Linux adopted PCID support to speed up transitions between user-space and kernel-space, which became especially important after security mitigations in 2018 required separating kernel and user page tables. Without PCID, those mitigations would have required flushing the TLB on every system call, creating a measurable performance hit.
TLB Shootdowns in Multi-Core Systems
On a single-core processor, the OS only needs to manage one TLB. Multi-core systems are more complicated. When two cores are running threads from the same process, both cores may have cached the same virtual-to-physical mappings in their local TLBs. If the OS changes or removes a mapping (for example, when freeing memory or swapping a page to disk), it needs to ensure every core’s TLB reflects that change. Stale translations could let a process access memory it shouldn’t, or read data that’s no longer there.

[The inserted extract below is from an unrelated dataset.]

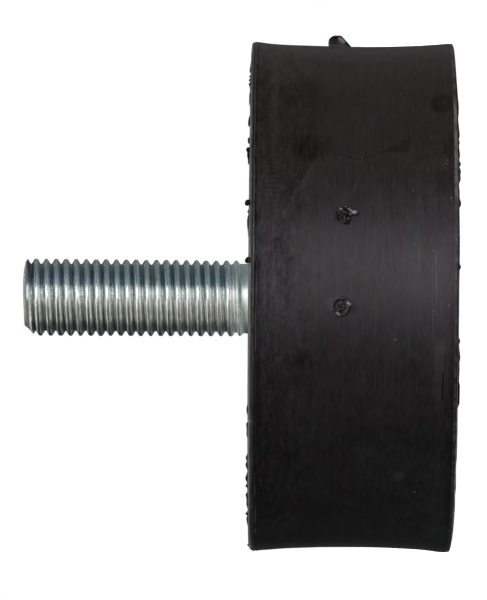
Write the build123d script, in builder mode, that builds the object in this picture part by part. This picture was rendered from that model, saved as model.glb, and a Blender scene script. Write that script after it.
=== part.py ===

The mechanism for this is called a TLB shootdown. The core initiating the change flushes the stale entry from its own TLB, then sends an inter-processor interrupt (IPI) to every other core that might have the same entry cached. Each remote core pauses what it’s doing, flushes the relevant TLB entries, signals back that it’s done, and then resumes. The initiating core waits for all acknowledgments before continuing.
This coordination isn’t free. IPI delivery alone can take several hundred CPU cycles, and the entire shootdown process can stretch into microseconds. On systems with many cores running highly multithreaded applications, shootdowns can become a real bottleneck. The overhead is significant enough that performance-conscious programmers are sometimes advised to avoid frequent memory mapping changes or to structure applications to minimize the need for shootdowns in the first place. Research into optimizing shootdowns, such as tracking which cores actually accessed a given page, continues to be an active area of systems engineering.